Ora, però, per ottenere la Igp, il Consorzio di Tutela del cioccolato di Modica, a cui aderiscono 27 delle 46 aziende produttrici del cioccolato, è disponibile a produrre il cioccolato con qualsiasi aromatizzazione, dalle spezie agli aromi naturali, passando per sale e frutta.
Niente di male, secondo Ruta, “ma non dovrebbero essere confuse con il cioccolato di Modica tradizionale, di cui parlava Leonardo Sciascia e che è stato dimenticato nel dossier presentato per ottenere l’Igp”.
Secondo la leggenda, la tecnica di lavorazione del cioccolato di Modica con il sistema “a freddo”, che molti fanno risalire –più per questioni di marketing che per accertate ragioni storiche– agli indigeni Messicani, fu portata in Europa, Sicilia compresa, dai conquistadores spagnoli nel XVII secolo, per essere poi dimenticata e oggi finalmente ripresa.
Una lavorazione che prevede di scaldare il composto di cioccolato non superando i 40 gradi, in modo da non fare sciogliere i cristalli di zucchero, responsabili della tipica pasta granulosa.
Va da sé che non tutti la pensano come Ruta: secondo Nino Scivoletto, direttore del Consorzio, il cioccolato modicano nel corso dei secoli è stato aromatizzato con essenze diverse, come l’ambra grigia, che a dispetto del nome etereo è una secrezione intestinale dei capodogli solidificata, detta in maniera spiccia “vomito di balena”, usata e appezzata nella cosmetica.
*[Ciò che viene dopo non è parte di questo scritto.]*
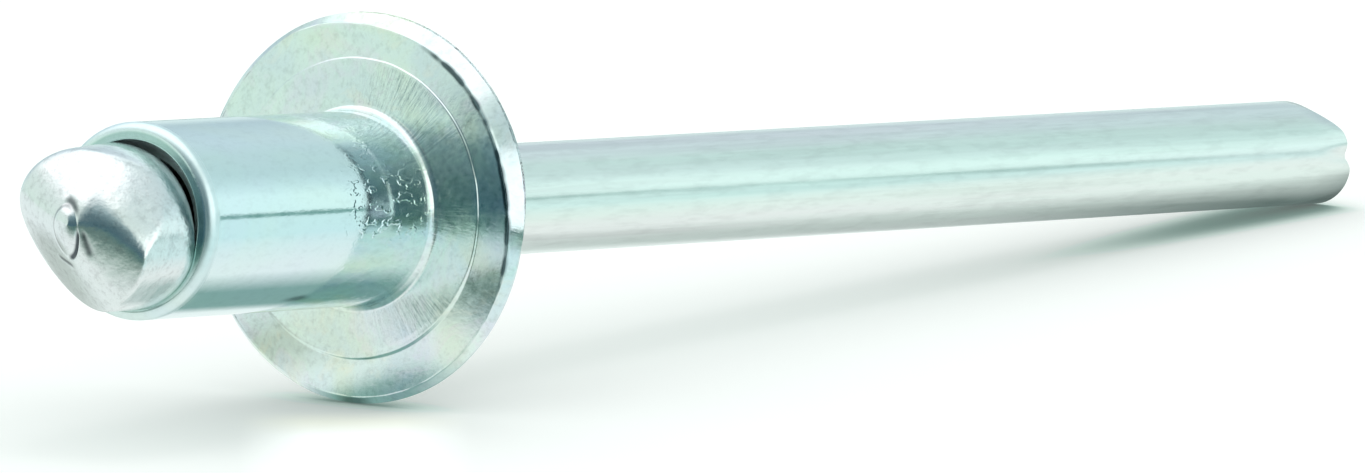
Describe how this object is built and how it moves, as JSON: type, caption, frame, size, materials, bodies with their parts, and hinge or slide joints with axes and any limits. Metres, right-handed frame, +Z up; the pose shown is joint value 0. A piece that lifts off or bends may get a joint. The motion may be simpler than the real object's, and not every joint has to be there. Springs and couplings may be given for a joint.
{
  "type": "pop rivet",
  "caption": "Protruding-head blind rivet, unset: flanged hollow sleeve on a headed mandrel with a long stem, lying on its flange rim and stem end.",
  "frame": {"origin": "on the surface it lies on, under the middle of its length", "axes": "+X along the length towards the tail of the stem, +Y across, +Z up; the rivet's own axis leans about 4.6 degrees, blind end up"},
  "size_m": [0.0546, 0.0094, 0.0095],
  "materials": {
    "rivet_body": "bright clear zinc plate, faint blue and yellow tints",
    "mandrel": "bright zinc plate on drawn wire"
  },
  "bodies": {
    "root": {"rivet_body": "rivet_body", "mandrel": "mandrel"}
  },
  "joints": []
}
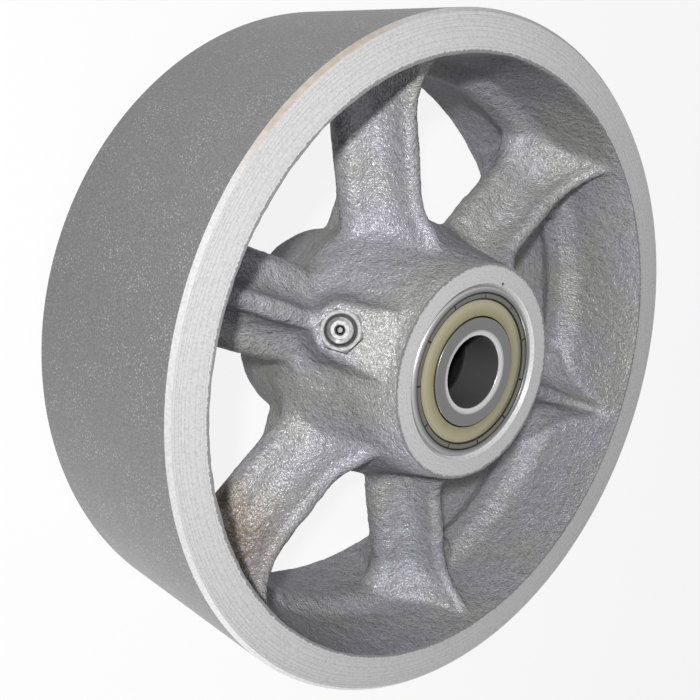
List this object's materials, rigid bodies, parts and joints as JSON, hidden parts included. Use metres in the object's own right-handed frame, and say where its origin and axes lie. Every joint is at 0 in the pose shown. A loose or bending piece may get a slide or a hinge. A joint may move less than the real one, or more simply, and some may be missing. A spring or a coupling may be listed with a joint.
{
  "type": "caster wheel",
  "caption": "Cast iron caster wheel with cross-ribbed spokes, a flat tread, a shielded ball bearing at each hub end and an angled grease fitting on the hub.",
  "frame": {"origin": "centre of the wheel, on its axis and on the middle plane of the tread", "axes": "+Z along the wheel's axis towards the face that the picture shows, +X along the spoke with the grease fitting"},
  "size_m": [0.2032, 0.2032, 0.0746],
  "materials": {
    "cast_silver": "silver painted sand casting with turned faces",
    "spacer_steel": "drawn steel tube",
    "fitting_zinc": "zinc plated steel",
    "bearing_steel": "ground steel",
    "ball_steel": "polished steel",
    "shield_zinc": "yellow zinc plated sheet",
    "cage_steel": "pressed steel"
  },
  "bodies": {
    "wheel": {"wheel_casting": "cast_silver", "front_outer_ring": "bearing_steel", "rear_outer_ring": "bearing_steel", "front_shield": "shield_zinc", "rear_shield": "shield_zinc", "grease_fitting_body": "fitting_zinc", "grease_fitting_ball": "ball_steel", "grease_fitting_spring": "ball_steel"},
    "axle_sleeve": {"front_inner_ring": "bearing_steel", "rear_inner_ring": "bearing_steel", "spacer_tube": "spacer_steel"},
    "front_cage": {"front_cage_outer_half": "cage_steel", "front_cage_inner_half": "cage_steel", "front_cage_rivets": "cage_steel", "front_ball_1": "ball_steel", "front_ball_2": "ball_steel", "front_ball_3": "ball_steel", "front_ball_4": "ball_steel", "front_ball_5": "ball_steel", "front_ball_6": "ball_steel", "front_ball_7": "ball_steel", "front_ball_8": "ball_steel", "front_ball_9": "ball_steel"},
    "rear_cage": {"rear_cage_outer_half": "cage_steel", "rear_cage_inner_half": "cage_steel", "rear_cage_rivets": "cage_steel", "rear_ball_1": "ball_steel", "rear_ball_2": "ball_steel", "rear_ball_3": "ball_steel", "rear_ball_4": "ball_steel", "rear_ball_5": "ball_steel", "rear_ball_6": "ball_steel", "rear_ball_7": "ball_steel", "rear_ball_8": "ball_steel", "rear_ball_9": "ball_steel"}
  },
  "joints": [
    {"name": "sleeve_spin", "type": "hinge", "parent": "wheel", "child": "axle_sleeve", "pos_m": [0, 0, 0], "axis": [0, 0, 1], "continuous": true},
    {"name": "front_cage_spin", "type": "hinge", "parent": "wheel", "child": "front_cage", "pos_m": [0, 0, 0.0294], "axis": [0, 0, 1], "continuous": true},
    {"name": "rear_cage_spin", "type": "hinge", "parent": "wheel", "child": "rear_cage", "pos_m": [0, 0, -0.0294], "axis": [0, 0, 1], "continuous": true}
  ],
  "couplings": [
    {"joint": "front_cage_spin", "follows": "sleeve_spin", "ratio": 0.39823},
    {"joint": "rear_cage_spin", "follows": "sleeve_spin", "ratio": 0.39823}
  ]
}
E a proposito di Sciascia, precisa che “adesso siamo nel 2018, e i produttori si evolvono”, ponendosi come prossimo obiettivo di far diventare la tecnica per realizzarlo bene immateriale dell’Unesco, come già successo per la pizza.
Ma Ruta, che insieme ad altri produttori si batte per impedire mistificazioni di un prodotto che ha contribuito in maniera determinante a rilanciare l’economia locale, è anche preoccupato per la momentanea assenza di controlli che consenta di verificare il rispetto del disciplinare di produzione da quando la denominazione Igp sarà ufficiale, a fine Settembre.